Awful Two-Sentence Horror

I entered the Italian restaurant and sat at the table.
“One pineapple pizza please”

9 Likes

“Tell me about your mother,” the kindly psychiatrist asked, taking notes on a clipboard.

“She took too long.”

4 Likes

I looked out across the sloping hills covered in freshly fallen snow.

I reloaded my shotgun, knowing there was plenty of snow still alive.

7 Likes

I gazed into the eyes of Murder John, full of hatred and evil and death

Then we kissed

2 Likes

We opened the doors, staring in fear at what lay behind. But was it only a mirror?

1 Like

I accepted an invitation to go see a new blockbuster movie and eagerly looked at the ticket. I froze with a realization that it was a movie addaptation of Bionicle 75 by Flora Martinez.

6 Likes

“Where did all of the hamburger helper go”?

“BUUUUURP” said garfileld

4 Likes

I gazed upon the vast emptiness at the edge of the universe but even in the void I can make out something horrid in the distance.

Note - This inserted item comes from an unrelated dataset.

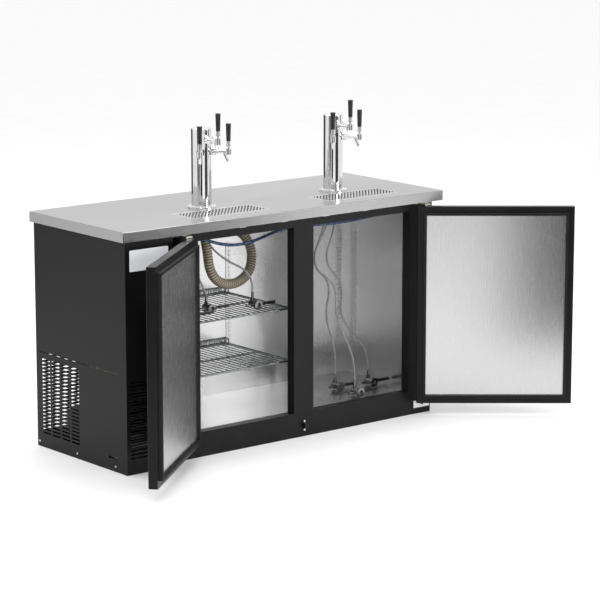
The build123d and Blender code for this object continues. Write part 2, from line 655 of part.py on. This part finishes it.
# Faucet: shank, collar, barrel, bonnet with a lever socket, slanting spout.
COLLAR_R, COLLAR_END = 15.0, 58.0
NUT_R, NUT_END = 12.5, 66.0
BARREL_R = 8.5
BONNET_R, BONNET_BOTTOM, BONNET_TOP = 11.5, -11.0, 10.0
SOCKET_R, SOCKET_BOTTOM = 7.0, 3.0
SPOUT_R = 6.0
SPOUT_TOP, SPOUT_END = (TAP_REACH - 18.0, 0, -3.0), (TAP_REACH - 2.0, 0, -36.0)
with BuildPart() as faucet_bodies:
    for x in TOWER_X:
        for plane in tap_planes(x):
            local_rod(plane, (28, 0, 0), (46, 0, 0), SHANK_R)
            local_rod(plane, (COLUMN_R + 1.5, 0, 0), (COLLAR_END, 0, 0), COLLAR_R)
            local_rod(plane, (COLLAR_END, 0, 0), (NUT_END, 0, 0), NUT_R)
            local_rod(plane, (NUT_END, 0, 0), (TAP_REACH, 0, 0), BARREL_R)
            local_rod(plane, (TAP_REACH, 0, BONNET_BOTTOM), (TAP_REACH, 0, BONNET_TOP), BONNET_R)
            local_rod(plane, SPOUT_TOP, SPOUT_END, SPOUT_R)
            local_rod(
                plane,
                (TAP_REACH, 0, SOCKET_BOTTOM),
                (TAP_REACH, 0, BONNET_TOP + 1),
                SOCKET_R,
                Mode.SUBTRACT,
            )
write(faucet_bodies, "faucet_bodies")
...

Oh wait that’s a speck of dust inside my helmet

7 Likes

I truly believed I had nothing comical enough for this topic.

Then, I realized no one laughs at my jokes anyways, so there was no need to overthink it.

2 Likes

A man built a statue in the spring, and another in the summer.

They stood throughout fall, but in the winter one fell over.

6 Likes

I miss having the GregF reaction.

Because Racie just posted…

7 Likes

Whens a character goes to the public domain.

It’s quickly turns into a bad horror movie.

5 Likes

“What are we,” i asked nonchalantly.

“some kind of suicide squad?”

2 Likes

, I cried as my monster made of different undead flesh parts woke up from the surgery table.

4 Likes

The world was blank, devoid of all life and color. I drew my sword, the outline black against the white canvas as I began my conquest…

1 Like

Anybody can see that I’m a blind man.

Anybody but me…

4 Likes

Killer Fish.

Killer Fish from San Diego…

5 Likes

I was taking a stroll in the park when, to my delight, I saw a perfectly good bar of chocolate on the bench!

It wasn’t chocolate….

5 Likes

I had just gotten back from the park when I realized I had left my brand-new toffee bar behind.

I sure hope nobody thought it was chocolate…

4 Likes

I decided to take over my family’s business of manufacturing toffee bars.